Me and the family had been about 6 times since it has warmed up and havn't had much luck on anything big just some whiting and rays.  This past weekend fished around low tide with big mullet and ray chunks.  I managed 1 nice black tip and 2 lemons.  I used heavy casted conventional setups.  Incoming tide was so swift that we had to pack up early.  Weeds were really bad and kept washing our baits back to the surf.  Here are a few pics.

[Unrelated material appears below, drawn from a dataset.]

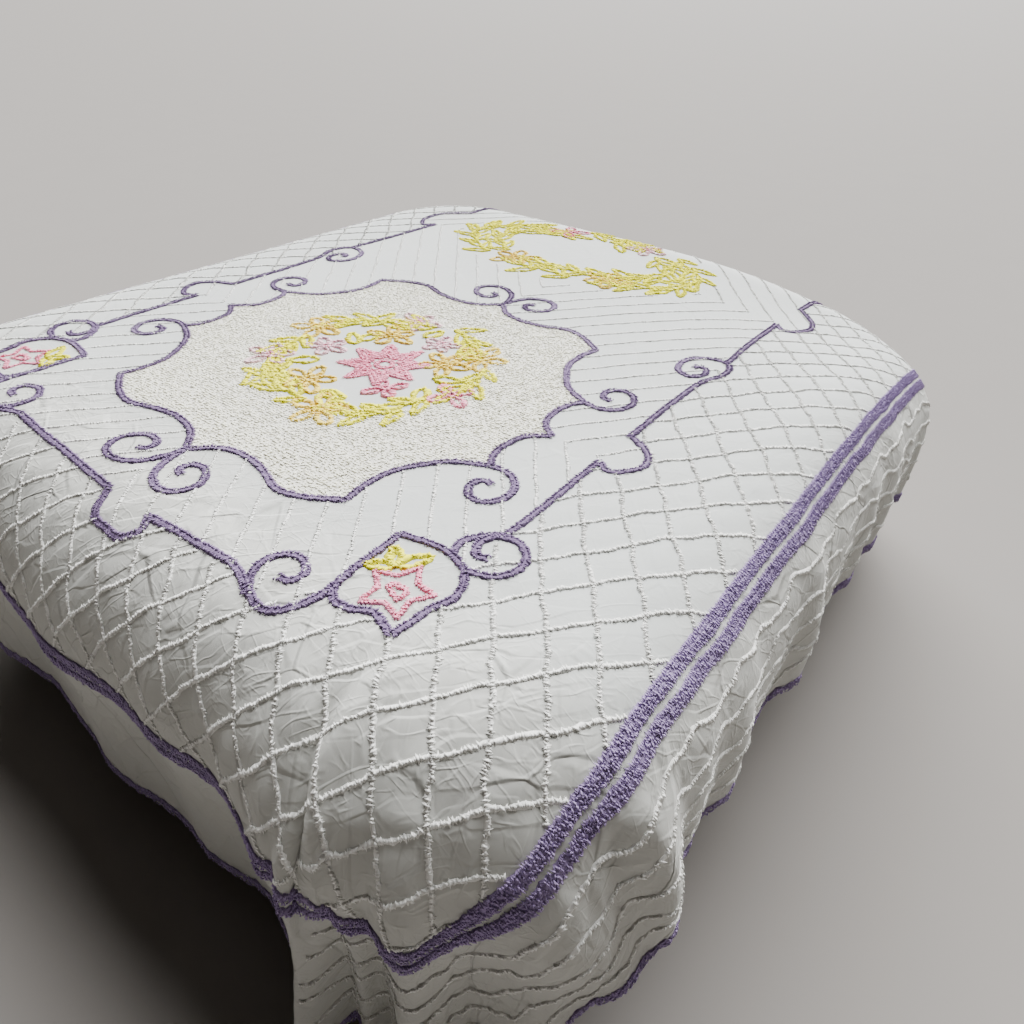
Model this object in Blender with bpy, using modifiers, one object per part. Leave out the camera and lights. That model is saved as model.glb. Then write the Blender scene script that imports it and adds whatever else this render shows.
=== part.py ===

So here is the rig that I use for sharks and big reds.  135lb cable and 15/0 mustad circle hook.  The sinker is a gemini sinker.  If you have not used these before and you fish off the beach or pier you need to invest in some.  Ive used them for a while they work period.  The reason the rig is setup the way it is so the sinker and the bait are close together when you cast so it dosn't helicopter when you cast you can get maximum distance.






This guy makes them locally if you need help finding them.
http://www.petessinkhers.com/
He supplies tybee bait and tackle and sometimes you can catch him on tybee.


----------



## gafshr (Jul 1, 2014)

Also if anybody wants to meet up i am probably gonna fish the beach saturday night shoot me a pm.


----------



## Cpulley1 (Jul 1, 2014)

Which beach? South side of Jekyll?


----------



## gafshr (Jul 1, 2014)

North or south of the soccer complex which ever is less crowded.


----------



## tradhunter98 (Jul 1, 2014)

Those geminis are very nice and Mr.pete is a nice guy as well.

Where there any mullet to be netted? And congrats on the nice sharks!


----------



## BigRedObsession (Jul 2, 2014)

Nice shark Jamie.


----------